E-sportifs et équipes professionnelles : le droit français version Alpha

Voilà déjà deux semaines que l’équipe chinoise d’Edward Gaming (EDG) remportait la finale des Mondiaux (Worlds) du jeu vidéo mythique League of Legends contre les sud-coréens de DAMWON.

Le plus grand championnat du sport électronique n’a pas encore autant de retentissement dans notre pays qu’en Asie où des millions de passionnés se sont déplacés en masse à cet évènement, accueilli comme le Graal des compétitions d’e-sport.

Pour autant en France comme à l’étranger, la pratique des jeux vidéo n’est plus l’apanage des « gamers » et il est désormais possible d’en faire sa carrière.
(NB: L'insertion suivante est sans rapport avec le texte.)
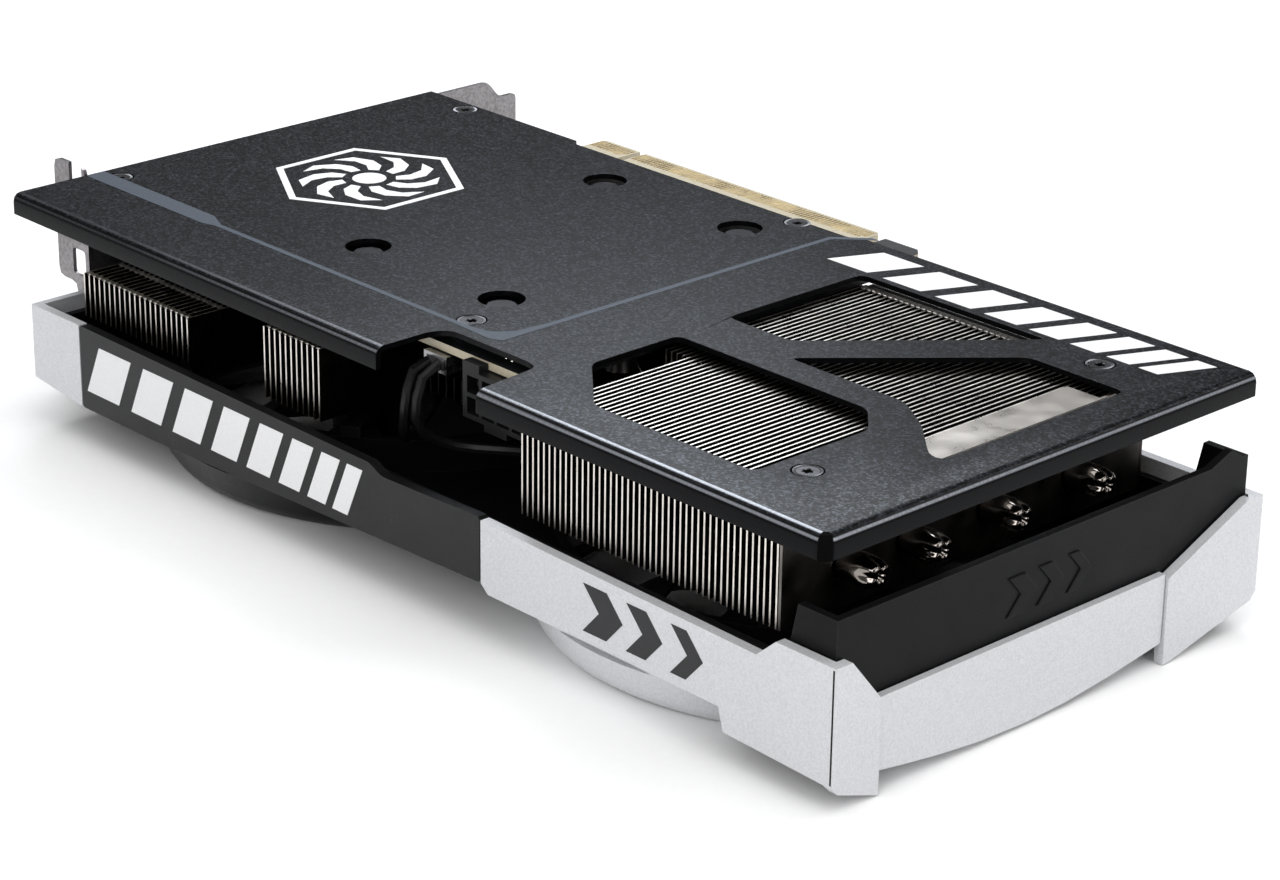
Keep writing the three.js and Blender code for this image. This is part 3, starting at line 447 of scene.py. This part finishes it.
def add_frame(bm, outer, inner, place, low=0.0, high=PRINT):
    """A closed frame between two outlines with the same number of points."""
    count = len(outer)
    loops = [
        [bm.verts.new(place @ Vector((u, v, w))) for u, v in outline]
        for outline, w in ((outer, low), (outer, high), (inner, high), (inner, low))
    ]
    for k in range(4):
        one, two = loops[k], loops[(k + 1) % 4]
        for i in range(count):
            j = (i + 1) % count
            bm.faces.new((one[i], one[j], two[j], two[i]))


def add_turned(bm, profile, place, sides=48):
    """A solid of revolution about the local z axis, from [radius, z] points that end on it."""
    rings = []
    for r, z in profile:
        if r == 0:
            rings.append([bm.verts.new(place @ Vector((0, 0, z)))])
            continue
        turns = [TAU * i / sides for i in range(sides)]
        spots = [Vector((r * math.cos(a), r * math.sin(a), z)) for a in turns]
        rings.append([bm.verts.new(place @ spot) for spot in spots])
    for one, two in zip(rings, rings[1:]):
        for i in range(sides):
            j = (i + 1) % sides
            corners = [one[i % len(one)], one[j % len(one)], two[j % len(two)], two[i % len(two)]]
            corners = list(dict.fromkeys(corners))
            if len(corners) > 2:
                bm.faces.new(corners)


# ---------- printed marks ----------
def make_cover_prints(finishes):
    """The blue-grey stripe and the white generic marks on the backplate."""
    stripe = bmesh.new()
    outline = [(-238, 18.4), (-197.2, 18.4), (-193.6, 19.4), (-117, 19.4), (-107.4, 19.0),
               (-104.6, 20.2), (-104.6, 28), (-104.8, 109.2), (-97.9, 116), (-99.7, 116),
               (-106.1, 109.9), (-106.1, 32.4), (-107, 25.4), (-109.9, 21.6), (-114.4, 20.7),
               (-193.4, 20.7), (-198.8, 23), (-238, 23)]
    add_outline(stripe, outline, ON_TOP)
    mesh_piece("print_stripe", stripe, ink("stripe_ink", (0.058, 0.072, 0.094)))

    bars = bmesh.new()
    add_bars(bars, -97, -5, 100, 111.2, ON_TOP)
    mesh_piece("print_cover_bars", bars, finishes["white_ink"])

    emblem = bmesh.new()
    add_emblem(emblem, (-197.5, 63), 21.5, ON_TOP)
    mesh_piece("print_emblem", emblem, finishes["white_ink"])


def add_bars(bm, u0, u1, v0, v1, place):
    """Slanted stripes that fill a rectangle's length and grow narrower along it."""
    shares = range(12, 4, -1)  # each stripe's part of the length, with the space after it
    lean, filled = 0.45 * (v1 - v0), 0.72
    left = u0
    for share in shares:
        cell = (u1 - u0 - lean) * share / sum(shares)
        right = left + cell * filled
        add_outline(bm, [(left, v0), (right, v0), (right + lean, v1), (left + lean, v1)], place)
        left += cell


def add_emblem(bm, centre, size, place):
    """A six-sided ring round a nine-bladed wheel."""
    cx, cy = centre

    def hexagon(reach):
        turns = [TAU * (k + 0.5) / 6 for k in range(6)]
        return [(cx + reach * math.cos(a), cy + reach * math.sin(a)) for a in turns]

    add_frame(bm, hexagon(size), hexagon(size * 0.92), place)
    add_wheel(bm, centre, size, place)


def add_wheel(bm, centre, size, place, low=0.0, high=PRINT):
    """Nine curved blades round a disc, reaching 0.7 of `size`."""
    cx, cy = centre
    blades, steps = 9, (0.0, 0.35, 0.7, 1.0)
    for k in range(blades):
        turn = TAU * k / blades
        lead = [(size * (0.27 + 0.43 * t), turn + 0.6 * t * t) for t in steps]
        trail = [(r, a + 0.4 - 0.1 * t) for (r, a), t in zip(lead, steps)]
        outline = [(cx + r * math.cos(a), cy + r * math.sin(a)) for r, a in lead + trail[::-1]]
        add_outline(bm, outline, place, low, high)
    turns = [TAU * k / 32 for k in range(32)]
    hub = size * 0.17
    disc = [(cx + hub * math.cos(a), cy + hub * math.sin(a)) for a in turns]
    add_outline(bm, disc, place, low, high)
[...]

A mesure que l’e-sport est passé du simple « hobbie » à la vocation professionnelle, le législateur français n’a eu d’autres choix que d’intervenir pour combler un vide juridique béant s’agissant entre autres du statut de ces salariés très particuliers et des équipes professionnelles de jeux vidéo qui les emploient pour participer aux compétitions e-sportives.

L’encadrement contractuel par la loi française de la relation entre le joueur et la société a été consacré dans la Loi pour la République Numérique publiée le 7 octobre 2016 qui instaure, avec ses deux décrets d’application, un véritable contrat de travail à durée déterminée.

Compte tenu de la particularité de l’e-sportif, que l’on ne peut assimiler à un salarié classique, ce contrat connaît des spécificités à savoir notamment qu’il doit être conclu d’une durée minimale d’un à cinq ans, renouvelable indéfiniment sans délai de carence.

Là encore, l’employeur a la faculté d’écourter ce minimum d’une année pour pouvoir au remplacement d’un joueur absent ou suspendu, ou bien lorsque la saison d’un championnat s’étale sur une période plus courte.

Autre dérogation et pas des moindres, il sera possible de recruter un joueur de moins de 16 ans sous réserve de l’obtention d’une autorisation individuelle préalable de la Commission des enfants du spectacle, conformément à l’article L7124-1 4° du Code du travail.

En dépit des dérogations au contrat de travail classique rendues possibles par le législateur, l’e-sportif choisit encore majoritairement le statut de travailleur indépendant en concluant avec la société qui le sollicite un contrat de prestation de service.

A ce stade, le contrat de travail est boudé tant par la structure sportive, puisque davantage contraignant, que par les joueurs eux-mêmes dès lors qu’il n’est pas autant protecteur qu’un contrat de travail classique. L’octroi d’une indemnité de précarité en fin de contrat n’est en effet pas une obligation légale et doit le cas échéant faire l’objet d’une clause expresse.

Enfin, la possibilité de recourir à un tel contrat de travail est strictement réservé aux sociétés ou associations ayant obtenu un agrément en ce sens du ministère en charge du numérique, parmi lesquelles GamersOrigin, LDLC Event et l’Olympique Lyonnais.

Son octroi suppose le respect d’un certain nombre de conditions reflétant l’investissement de la structure dans les moyens humains, matériels et financiers mis en œuvre pour participer aux compétitions de jeux vidéo ainsi qu’au profit de ses joueurs.

L’entrainement du e-sportif professionnel n’étant pas si éloigné que celui d’un athlète, il s’agira pour la société qui l’emploi de lui fournir un encadrement et un suivi physiques, psychologiques et professionnels adaptés à son activité.

Si le recours au dispositif législatif est encore l’exception, il est certain qu’avec l’évolution permanente du jeu vidéo, la multiplication de ses supports et la prolifération des créateurs indépendants, le droit français n’est encore qu’à ses prémices dans cette industrie qui, nous avons tendance à l’ignorer, est la plus rentable tous domaines confondus.